The self-isolation stage of the pandemic also provided new opportunities for gender performance, an idea echoed by Noah Gibbons-Shapiro of San Jose, California and Ezra Silkes, a sophomore at Kent State, who are both nonbinary and use they/them pronouns.
Since then, Gibbons-Shapiro has moved from living at home with their parents and attending school virtually to living on their own and going to school in-person, and Silkes has started working an in-person job, but both have continued to embrace the gender presentations they first experimented with in quarantine.
“I think I’ve sort of honed in my comfort with things I associate with femininity and gotten into a really good practice of knowing what will be comfortable to me and wearing those things…it feels less experimental than it did last time we talked. Instead, it feels like a more regular routine in my practice of gender,” Gibbons-Shapiro explains.
Silkes agrees, saying, “I have found myself being a lot more willing to go into the caricature side of gender…I do find myself being a lot more willing to touch femininity and mess around with femininity, and find comfort in femininity in a queer way.”
Despite these freedoms, the return to in-person elements of life have brought up safety and comfort concerns.
Gibbons-Shapiro feels very safe at their school, which has a high queer and trans population, but adds, “I don’t think I’d choose to wear something like a dress out to go into town or into a less queer space at this point because of safety concerns.”
Silkes, similarly, states that they aren’t always comfortable presenting femininely in public, saying, “I would be perceived as a woman and I think that would be so discomforting that it would turn me away from [femininity].”
These dangers and discomforts can very quickly turn deadly.
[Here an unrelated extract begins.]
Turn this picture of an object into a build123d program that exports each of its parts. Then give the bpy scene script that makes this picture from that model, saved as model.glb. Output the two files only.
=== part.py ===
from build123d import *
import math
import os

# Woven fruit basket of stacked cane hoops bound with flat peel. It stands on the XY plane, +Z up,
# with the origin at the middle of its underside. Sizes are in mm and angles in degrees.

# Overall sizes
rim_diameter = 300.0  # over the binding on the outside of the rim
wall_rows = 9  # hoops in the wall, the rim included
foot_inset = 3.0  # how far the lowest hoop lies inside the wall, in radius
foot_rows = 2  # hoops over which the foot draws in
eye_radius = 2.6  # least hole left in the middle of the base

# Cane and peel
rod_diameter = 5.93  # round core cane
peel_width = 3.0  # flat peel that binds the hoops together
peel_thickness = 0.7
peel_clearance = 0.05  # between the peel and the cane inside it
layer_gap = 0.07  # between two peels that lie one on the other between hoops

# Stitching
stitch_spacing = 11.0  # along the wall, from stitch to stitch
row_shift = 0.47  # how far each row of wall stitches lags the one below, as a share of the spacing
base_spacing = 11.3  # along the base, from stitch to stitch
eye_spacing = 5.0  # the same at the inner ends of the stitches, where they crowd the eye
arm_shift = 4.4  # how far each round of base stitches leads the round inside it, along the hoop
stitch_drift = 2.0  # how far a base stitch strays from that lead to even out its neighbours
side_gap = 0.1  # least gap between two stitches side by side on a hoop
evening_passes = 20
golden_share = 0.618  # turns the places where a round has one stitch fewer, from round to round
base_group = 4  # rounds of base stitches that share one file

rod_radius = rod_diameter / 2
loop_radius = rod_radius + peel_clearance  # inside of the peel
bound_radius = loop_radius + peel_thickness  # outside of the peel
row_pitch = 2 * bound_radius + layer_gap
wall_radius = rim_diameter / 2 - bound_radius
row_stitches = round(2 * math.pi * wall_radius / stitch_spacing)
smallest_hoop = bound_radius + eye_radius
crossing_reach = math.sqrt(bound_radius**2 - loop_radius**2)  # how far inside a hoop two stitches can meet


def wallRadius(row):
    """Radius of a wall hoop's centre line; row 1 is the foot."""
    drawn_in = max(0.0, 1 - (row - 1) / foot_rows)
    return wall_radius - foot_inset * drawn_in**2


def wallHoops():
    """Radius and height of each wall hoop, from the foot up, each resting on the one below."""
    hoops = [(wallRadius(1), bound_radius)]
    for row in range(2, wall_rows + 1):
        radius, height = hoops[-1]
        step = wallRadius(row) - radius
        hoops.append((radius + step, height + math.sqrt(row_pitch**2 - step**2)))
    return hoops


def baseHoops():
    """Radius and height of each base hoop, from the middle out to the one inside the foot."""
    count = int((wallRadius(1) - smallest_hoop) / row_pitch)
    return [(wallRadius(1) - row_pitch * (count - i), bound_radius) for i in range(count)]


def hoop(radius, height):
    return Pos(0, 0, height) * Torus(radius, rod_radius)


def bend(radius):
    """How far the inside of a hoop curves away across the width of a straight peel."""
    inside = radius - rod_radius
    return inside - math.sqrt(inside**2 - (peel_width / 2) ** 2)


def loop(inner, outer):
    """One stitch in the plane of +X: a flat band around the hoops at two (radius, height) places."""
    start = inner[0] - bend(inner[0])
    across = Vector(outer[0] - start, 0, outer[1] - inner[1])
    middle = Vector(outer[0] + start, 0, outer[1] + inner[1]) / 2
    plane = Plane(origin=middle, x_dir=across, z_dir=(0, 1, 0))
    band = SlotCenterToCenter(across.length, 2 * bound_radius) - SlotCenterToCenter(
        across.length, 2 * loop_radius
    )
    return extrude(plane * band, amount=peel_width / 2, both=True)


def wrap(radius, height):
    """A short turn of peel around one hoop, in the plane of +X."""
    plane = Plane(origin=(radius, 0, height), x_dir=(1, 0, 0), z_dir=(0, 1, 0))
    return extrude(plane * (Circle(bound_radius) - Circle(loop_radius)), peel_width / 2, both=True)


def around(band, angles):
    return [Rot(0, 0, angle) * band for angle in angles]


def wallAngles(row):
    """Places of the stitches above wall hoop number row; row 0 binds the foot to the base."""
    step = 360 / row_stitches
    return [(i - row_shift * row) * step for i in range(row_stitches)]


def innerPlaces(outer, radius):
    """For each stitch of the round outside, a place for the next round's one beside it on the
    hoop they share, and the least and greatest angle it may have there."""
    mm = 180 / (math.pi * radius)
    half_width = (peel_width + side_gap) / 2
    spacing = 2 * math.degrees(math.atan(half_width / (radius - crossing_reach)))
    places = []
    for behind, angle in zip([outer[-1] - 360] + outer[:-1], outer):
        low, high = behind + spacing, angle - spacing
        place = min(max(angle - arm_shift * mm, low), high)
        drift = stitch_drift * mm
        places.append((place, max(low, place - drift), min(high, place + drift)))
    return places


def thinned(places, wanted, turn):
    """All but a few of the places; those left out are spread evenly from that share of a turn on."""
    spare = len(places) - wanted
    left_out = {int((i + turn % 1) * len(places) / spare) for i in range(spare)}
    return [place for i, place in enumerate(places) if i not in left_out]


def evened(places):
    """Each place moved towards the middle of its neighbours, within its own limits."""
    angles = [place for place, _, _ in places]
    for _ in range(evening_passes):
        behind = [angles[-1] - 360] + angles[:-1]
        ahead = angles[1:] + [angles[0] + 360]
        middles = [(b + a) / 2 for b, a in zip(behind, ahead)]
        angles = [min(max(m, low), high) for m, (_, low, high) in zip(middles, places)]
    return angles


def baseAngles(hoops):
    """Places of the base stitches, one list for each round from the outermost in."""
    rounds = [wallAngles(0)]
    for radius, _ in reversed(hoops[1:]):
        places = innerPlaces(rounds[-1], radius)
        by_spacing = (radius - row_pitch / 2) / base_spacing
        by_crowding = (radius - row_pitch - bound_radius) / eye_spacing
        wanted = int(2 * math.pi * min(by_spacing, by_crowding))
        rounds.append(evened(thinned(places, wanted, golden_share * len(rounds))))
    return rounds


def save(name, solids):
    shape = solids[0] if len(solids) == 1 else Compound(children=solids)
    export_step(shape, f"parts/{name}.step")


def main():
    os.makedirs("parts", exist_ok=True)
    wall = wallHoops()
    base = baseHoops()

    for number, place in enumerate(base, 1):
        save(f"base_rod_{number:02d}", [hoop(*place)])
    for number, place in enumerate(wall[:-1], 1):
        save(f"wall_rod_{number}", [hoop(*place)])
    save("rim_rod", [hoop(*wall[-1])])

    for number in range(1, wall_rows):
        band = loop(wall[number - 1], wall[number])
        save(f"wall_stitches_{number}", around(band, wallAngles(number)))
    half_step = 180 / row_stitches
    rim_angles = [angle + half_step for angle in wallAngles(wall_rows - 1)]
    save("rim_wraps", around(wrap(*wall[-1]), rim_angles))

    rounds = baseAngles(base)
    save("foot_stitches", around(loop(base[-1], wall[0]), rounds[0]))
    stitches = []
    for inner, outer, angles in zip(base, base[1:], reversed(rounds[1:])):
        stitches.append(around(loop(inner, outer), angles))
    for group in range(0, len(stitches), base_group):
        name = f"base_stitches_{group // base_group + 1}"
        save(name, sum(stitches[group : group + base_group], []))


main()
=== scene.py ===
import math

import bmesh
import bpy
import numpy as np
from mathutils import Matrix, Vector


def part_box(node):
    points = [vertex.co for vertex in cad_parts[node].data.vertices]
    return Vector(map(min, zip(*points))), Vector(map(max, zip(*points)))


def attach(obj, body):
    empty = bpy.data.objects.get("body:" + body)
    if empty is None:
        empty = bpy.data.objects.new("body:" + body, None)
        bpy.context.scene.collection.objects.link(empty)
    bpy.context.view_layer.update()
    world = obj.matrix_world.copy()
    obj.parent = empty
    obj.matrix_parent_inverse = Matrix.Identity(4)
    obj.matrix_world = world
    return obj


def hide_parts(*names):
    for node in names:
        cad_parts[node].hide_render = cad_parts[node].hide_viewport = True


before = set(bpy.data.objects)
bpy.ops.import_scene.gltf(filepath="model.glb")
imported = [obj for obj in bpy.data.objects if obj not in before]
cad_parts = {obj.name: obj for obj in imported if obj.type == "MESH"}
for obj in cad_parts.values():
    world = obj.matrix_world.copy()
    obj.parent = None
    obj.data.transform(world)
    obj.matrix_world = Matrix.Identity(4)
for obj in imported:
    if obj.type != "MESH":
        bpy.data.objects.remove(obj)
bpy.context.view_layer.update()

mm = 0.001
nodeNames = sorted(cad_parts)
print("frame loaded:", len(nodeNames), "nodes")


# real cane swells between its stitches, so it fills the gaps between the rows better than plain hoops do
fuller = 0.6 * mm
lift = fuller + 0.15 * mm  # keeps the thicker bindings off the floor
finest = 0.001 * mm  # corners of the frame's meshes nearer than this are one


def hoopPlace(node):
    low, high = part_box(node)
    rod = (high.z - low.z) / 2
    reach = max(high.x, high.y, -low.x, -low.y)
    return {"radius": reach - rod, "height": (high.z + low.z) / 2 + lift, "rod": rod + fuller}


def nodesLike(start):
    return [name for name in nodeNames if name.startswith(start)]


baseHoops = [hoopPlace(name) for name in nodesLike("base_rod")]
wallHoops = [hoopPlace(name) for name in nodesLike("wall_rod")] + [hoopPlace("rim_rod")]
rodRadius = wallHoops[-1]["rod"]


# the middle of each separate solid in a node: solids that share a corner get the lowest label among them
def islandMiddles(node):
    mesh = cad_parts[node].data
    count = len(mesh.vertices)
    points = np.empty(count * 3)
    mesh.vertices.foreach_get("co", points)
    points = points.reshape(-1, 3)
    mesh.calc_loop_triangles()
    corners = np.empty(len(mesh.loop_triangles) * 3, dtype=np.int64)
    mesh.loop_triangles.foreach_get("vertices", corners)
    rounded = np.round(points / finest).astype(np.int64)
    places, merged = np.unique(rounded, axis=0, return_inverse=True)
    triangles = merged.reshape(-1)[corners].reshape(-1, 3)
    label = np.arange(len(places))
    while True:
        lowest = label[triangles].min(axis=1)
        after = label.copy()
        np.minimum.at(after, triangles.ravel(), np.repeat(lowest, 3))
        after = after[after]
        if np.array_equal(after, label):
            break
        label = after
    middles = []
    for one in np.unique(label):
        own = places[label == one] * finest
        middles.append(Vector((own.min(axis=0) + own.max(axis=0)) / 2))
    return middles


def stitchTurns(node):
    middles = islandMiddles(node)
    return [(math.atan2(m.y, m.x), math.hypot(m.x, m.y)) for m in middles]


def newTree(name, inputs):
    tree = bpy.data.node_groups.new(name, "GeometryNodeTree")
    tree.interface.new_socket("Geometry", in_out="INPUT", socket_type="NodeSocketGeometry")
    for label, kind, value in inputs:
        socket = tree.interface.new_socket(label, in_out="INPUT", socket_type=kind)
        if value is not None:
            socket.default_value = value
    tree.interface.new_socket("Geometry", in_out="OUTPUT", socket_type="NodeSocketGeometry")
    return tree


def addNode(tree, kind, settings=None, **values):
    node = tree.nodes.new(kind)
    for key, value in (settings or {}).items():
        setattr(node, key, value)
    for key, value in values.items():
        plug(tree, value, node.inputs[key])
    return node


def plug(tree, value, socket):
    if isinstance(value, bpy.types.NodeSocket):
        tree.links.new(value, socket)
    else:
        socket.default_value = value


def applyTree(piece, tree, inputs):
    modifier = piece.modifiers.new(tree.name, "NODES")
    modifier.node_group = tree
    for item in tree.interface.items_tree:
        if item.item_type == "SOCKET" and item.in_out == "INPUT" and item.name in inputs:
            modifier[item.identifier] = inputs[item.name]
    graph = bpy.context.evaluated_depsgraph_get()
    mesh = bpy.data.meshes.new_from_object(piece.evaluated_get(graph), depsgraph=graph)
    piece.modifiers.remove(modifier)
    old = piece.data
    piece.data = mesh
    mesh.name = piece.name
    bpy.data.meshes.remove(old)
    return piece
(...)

The Human Rights Campaign reports that at least 35 trans and nonbinary people have been murdered so far in 2021. This number is on track to significantly exceed 44, the number of murders reported by the organization in 2020. While more comprehensive research is necessary to determine the cause of this increase, the organization speculates that increased time in public is partially to blame.
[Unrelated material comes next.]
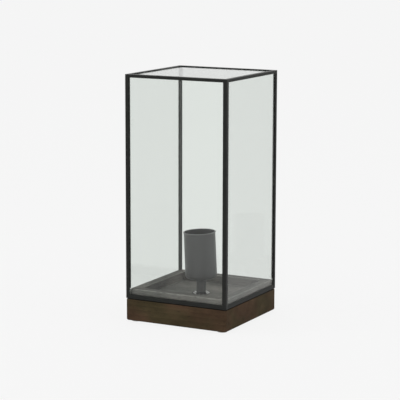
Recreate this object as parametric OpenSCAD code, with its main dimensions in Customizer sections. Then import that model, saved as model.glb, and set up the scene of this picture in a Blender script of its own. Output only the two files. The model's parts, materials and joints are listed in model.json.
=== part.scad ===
// Lantern table lamp: a glazed steel lantern that stands over a low rim on a wooden plinth,
// and lifts off it to reach the lampholder, a metal cup on a short stem.
// Millimetres, Z up. The origin is on the table, under the middle of the lamp.
// The front is the -Y side. The lamp is square, so each side repeats by quarter turns.

/* [Whole lamp] */
// Outside width and depth of the square lamp
side = 160; // [130:1:200]
// Height of the lantern above the plinth
lantern_h = 320.5; // [240:0.5:400]

/* [Plinth] */
// Height of the wooden block
plinth_h = 32.5; // [27:0.5:45]
// Bevel of its upright edges
plinth_edge = 2.5; // [1:0.5:5]
// Bevel of its top and bottom edges
plinth_rim = 1.5; // [0.5:0.5:3]
// Wood left round the wiring space
plinth_wall = 24; // [20:1:30]
// Wood left over the wiring space
plinth_web = 10; // [7:0.5:13]
// Thickness of the felt pads it stands on
pad_t = 1.5; // [1:0.5:3]
// Diameter of the felt pads
pad_d = 14; // [10:1:15]
// Distance from the outside of the plinth to a pad's middle
pad_inset = 11; // [10:1:12]

/* [Rim that centres the lantern] */
// Width of a batten
batten_w = 12.5; // [8:0.5:16]
// Height of a batten
batten_h = 13.5; // [8:0.5:20]
// Gap between the battens and the glass
rim_gap = 0.5; // [0.3:0.1:1.5]

/* [Steel angle] */
// Width of a leg of the corner angles and of the flange at the top
angle_w = 6; // [4:0.5:9]
// Thickness of the steel
angle_t = 1.2; // [0.8:0.1:2]
// Height of the top bars
top_bar_h = 4.5; // [4.5:0.1:8]
// Height of the bottom bars
bottom_bar_h = 6; // [4.5:0.5:9]

/* [Glass] */
// Thickness of the panes
pane_t = 3; // [2:0.5:4]
// Gap at the edges of a pane
pane_gap = 0.2; // [0.1:0.1:0.5]

/* [Lampholder cup] */
// Room between the socket and the wall of the cup, near its bottom
cup_room = 3.8; // [1.5:0.05:6]
// How much wider the cup is at its mouth
cup_flare = 0.5; // [0:0.5:8]
// Height of the cup
cup_h = 68; // [62:1:85]
// Radius round the bottom of the cup
cup_round = 5; // [2:0.5:7]
// Wall of the cup
cup_wall = 1.2; // [0.8:0.1:2]
// How far the cup leans off upright
cup_lean = 2.4; // [0:0.2:4]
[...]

Regardless, the pandemic-adopted mindset is here to stay. In an August 2020 article from them. titled “How Quarantine Can Help You Learn to Accept Your Body and Gender Identity”, Douglas Haldeman, PhD, clinical professor of psychology at John F. Kennedy University, recommended, “Everything you’re doing and everything you’re learning about yourself, you really should carry on after the period of social isolation.” Trans and nonbinary people have clearly embraced this idea. In fact, they seem even more committed to it than before.
Cecil Blue of Las Vegas, Nevada, who is nonbinary and uses they/them pronouns, has nearly tripled the number of interactions they have daily since last December. They find that they still aren’t experiencing social dysphoria, even when misgendered by strangers: “I don’t care…so long as I know who I am and the people I spend time with the most know me as myself.”
Blue echoes the prevailing scientific opinion that the COVID-19 pandemic will eventually evolve into an endemic, a type of disease Columbia University describes as “consistently present but limited,” which “makes the disease spread and rates predictable.” (The flu is considered an endemic disease.) As a result, they consider the changes in the ways they perceive gender as one of the “side effects of the pandemic”—one of the many inequities that COVID-19 uncovered that will persist permanently, which also includes social isolation, economic struggles, and the collapse of America’s image as a “first-world nation.”
“We will never get back to a pre-pandemic mindset, and I will never go back to trying to perform gender for this society the way I used to,” they say. “These are all systems that are completely unreal to me, and I won’t try to perform masculinity or femininity for others the same way I won’t shut up about my wages at work.”